Il primo di questi scatti virtuali ritrae gli ancora sconosciuti Giovanni, soprannominato il “ragazzo delle panelle” (perché durante l’intervallo a scuola mangiava sempre pane e panelle, un “vitto interclassista”), e il futuro principe mafioso Vanni Calvello di San Vincenzo mentre si trovano nello stesso momento ai lati opposti di piazza Sant’Anna a Palermo. Nessuno dei due immagina che molti anni dopo il primo arresterà il secondo con l’accusa di associazione mafiosa.
Ci sono poi le foto dei pomeriggi passati tra oratori e circoli giovanili nel quartiere Kalsa dove Giovanni è cresciuto insieme all’amico Paolo Borsellino “nato a due passi, in Via Alloro”: qui i due amici d’infanzia si ritrovano spesso, per giocare a calcio balilla, con quello che diventerà il futuro boss di Cosa Nostra e che si autodefinirà l’“Agnelli di Palermo”: don Masino Spadaro. Anche qui, Giovanni non sa che anni dopo si troveranno nuovamente intorno a un tavolo, anche se non più per giocare come da ragazzi.
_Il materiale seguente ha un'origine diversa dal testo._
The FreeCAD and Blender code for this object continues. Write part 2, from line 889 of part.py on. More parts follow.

Tutto questo succederà a causa di quella “passionaccia per il diritto penale” che inizia a germogliare in Falcone ad appena 26 anni quando, dopo la laurea in Giurisprudenza, diventa pretore a Lentini. Sarà poi sul finire degli anni Settanta che il “ragazzo delle panelle” lascerà definitivamente spazio prima a “u farcuni, il falcone”, come venne soprannominato dopo il primo mandato di cattura che portava la sua firma, e poi al giudice Falcone così come abbiamo imparato a conoscerlo.
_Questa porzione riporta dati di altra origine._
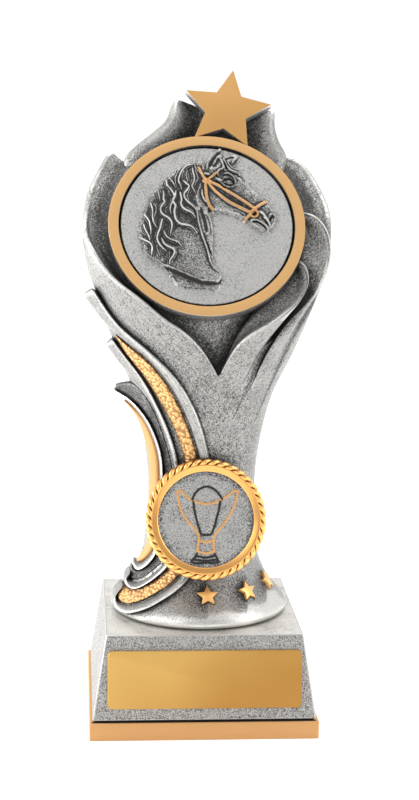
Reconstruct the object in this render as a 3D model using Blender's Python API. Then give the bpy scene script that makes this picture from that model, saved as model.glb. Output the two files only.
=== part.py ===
"""Horse trophy: a cast resin tower of petals and ribbons on a tapered plinth.

The frame: metres, +Z up, the origin at the centre of the plinth's underside, the front faces -Y.
The tower's free form is drawn in millimetres, heights counted from the table, and the named sizes
stretch that drawing. Every other size is a real one with a name of its own.
"""

import math

import bmesh
import bpy
import numpy as np

MM = 0.001

# Plinth: a gold base band, a thin groove and a tapered silver block
BAND_WIDTH = 60.0 * MM
BAND_DEPTH = 61.2 * MM
BAND_HEIGHT = 4.8 * MM
GROOVE_HEIGHT = 0.4 * MM
GROOVE_DEEP = 0.7 * MM
BLOCK_BOTTOM_WIDTH = 58.6 * MM
BLOCK_BOTTOM_DEPTH = 59.8 * MM
BLOCK_TOP_WIDTH = 51.5 * MM
BLOCK_TOP_DEPTH = 53.6 * MM
BLOCK_HEIGHT = 22.3 * MM
CORNER_RADIUS = 0.7 * MM
EDGE = CORNER_RADIUS / 2
PLINTH_HEIGHT = BAND_HEIGHT + GROOVE_HEIGHT + BLOCK_HEIGHT

# Name plate on the block's sloping front
PLATE_WIDTH = 50.6 * MM
PLATE_HEIGHT = 15.1 * MM
PLATE_THICKNESS = 0.7 * MM
PLATE_CORNER = 1.2 * MM
PLATE_DROP = 11.7 * MM

# Tower: its foot stands on the plinth, its highest point is the tip of the left flame
TOWER_WIDTH = 66.8 * MM
TOWER_DEPTH = 49.0 * MM
TOWER_HEIGHT = 136.5 * MM

# Ring round the horse disc, and the star on the ring
DISC_RADIUS = 22.6 * MM
DISC_THICKNESS = 1.5 * MM
DISC_SUNK = 0.6 * MM
DISC_SLACK = 0.4 * MM
RING_WIDTH = 2.7 * MM
RING_LEAN = math.radians(30.0)
STAR_RADIUS = 12.2 * MM
STAR_THICKNESS = 2.6 * MM
STAR_TURN = math.radians(10.0)
STAR_SUNK = 1.3 * MM
STAR_WAIST = 0.47
PETAL_BEHIND = 1.8 * MM
HORSE_HEIGHT = 1.5 * MM

# Cup medallion low on the neck
CUP_DISC_RADIUS = 12.9 * MM
CUP_DISC_THICKNESS = 1.2 * MM
BEZEL_WIDTH = 2.9 * MM
BEZEL_THICKNESS = 3.4 * MM
BEZEL_LEAN = math.radians(13.0)
BEZEL_PROUD = 3.4 * MM
ROPE_TURNS = 30
ROPE_DEEP = 0.45 * MM
CUP_LINE = 0.55 * MM

# Three small stars round the foot
SMALL_STAR_RADIUS = 2.9 * MM
SMALL_STAR_PROUD = 0.6 * MM

# Meshes that touch keep this gap
GAP = 0.3 * MM
# Depth of a floor, a web or an overlap that joins two shapes
JOIN = 1.0 * MM

# The drawing's own sizes, in millimetres, that the tower's named sizes stretch
DRAWN_WIDTH = 66.8
DRAWN_DEPTH = 49.0
DRAWN_HEIGHT = 136.5
DRAWN_FOOT = 27.8

# Cross-sections: height, half width, centre x, centre y, depth in front and depth behind
PROFILE = np.array([
    (27.8, 24.2, 0.0, 0.0, 24.6, 24.0),
    (30.5, 23.4, 0.0, 0.0, 23.6, 23.3),
    (35.2, 19.4, 0.0, 0.0, 19.4, 19.4),
    (42.0, 16.1, 0.1, 0.0, 16.0, 16.0),
    (50.0, 14.9, 0.2, 0.0, 14.9, 14.8),
    (63.5, 14.5, 0.3, 0.0, 14.5, 14.5),
    (76.0, 16.0, 0.3, 0.0, 15.2, 15.2),
    (87.0, 18.7, 0.4, -0.5, 16.2, 16.6),
    (97.5, 23.2, 0.7, -1.5, 17.0, 18.5),
    (106.0, 26.5, 0.8, -3.0, 17.8, 20.0),
    (113.7, 29.2, 0.9, -4.2, 18.0, 21.5),
    (120.5, 31.4, 0.8, -5.0, 18.0, 22.2),
    (128.0, 32.6, 0.6, -4.6, 17.0, 22.0),
    (135.0, 32.9, 0.6, -2.0, 15.0, 20.5),
    (142.0, 32.6, 0.7, 1.8, 12.0, 18.0),
    (150.0, 31.7, 0.9, 6.0, 10.0, 13.5),
])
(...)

Ed è proprio nell’istantanea della cerimonia per il suo rientro a Palermo, nel 1979, che “il sorriso di Falcone lo troviamo al naturale”: in quest’occasione Rocco Chinnici annuncerà infatti che sarà Falcone a sostituire Cesare Terranova, assassinato da Cosa Nostra, e ad affiancarlo all’ufficio istruzione.
Negli anni successivi, con anche l’arrivo di Borsellino, Di Lello e Guarnotta, prenderà forma quello che qualche anno dopo Antonino Caponnetto chiamerà pool antimafia. Chinnici affiderà a Falcone e Borsellino il compito di sviluppare alcuni rapporti che vennero precedentemente insabbiati: Falcone lavorerà furiosamente all’inchiesta contro Rosario Spatola dove, seguendo il filo dei “portafogli mafiosi” dalla Sicilia agli Stati Uniti, arriverà a svelare il legame tra il gruppo Spatola-Gambino-Inzerillo e il “mago-finanziere” Michele Sindona. Ai processi del caso Spatola seguiranno l’attentato che tolse la vita a Rocco Chinnici e la legge La Torre. Ma questa è un’altra storia.
Vincenzo Vasile prima di riporre l’album che ci ha voluto mostrare attraverso le sue parole cerca un ultimo scatto: “Deve esserci da qualche parte la foto di Falcone che sorride, mentre ci invita – come un assistente universitario che si rivolge a un laureando che chiede la bibliografia per la tesi – a studiare attentamente quelle carte”. Le carte sono quelle del caso Spatola, e il sorriso è sempre quello di Giovanni Falcone pronto a diventare Falcone.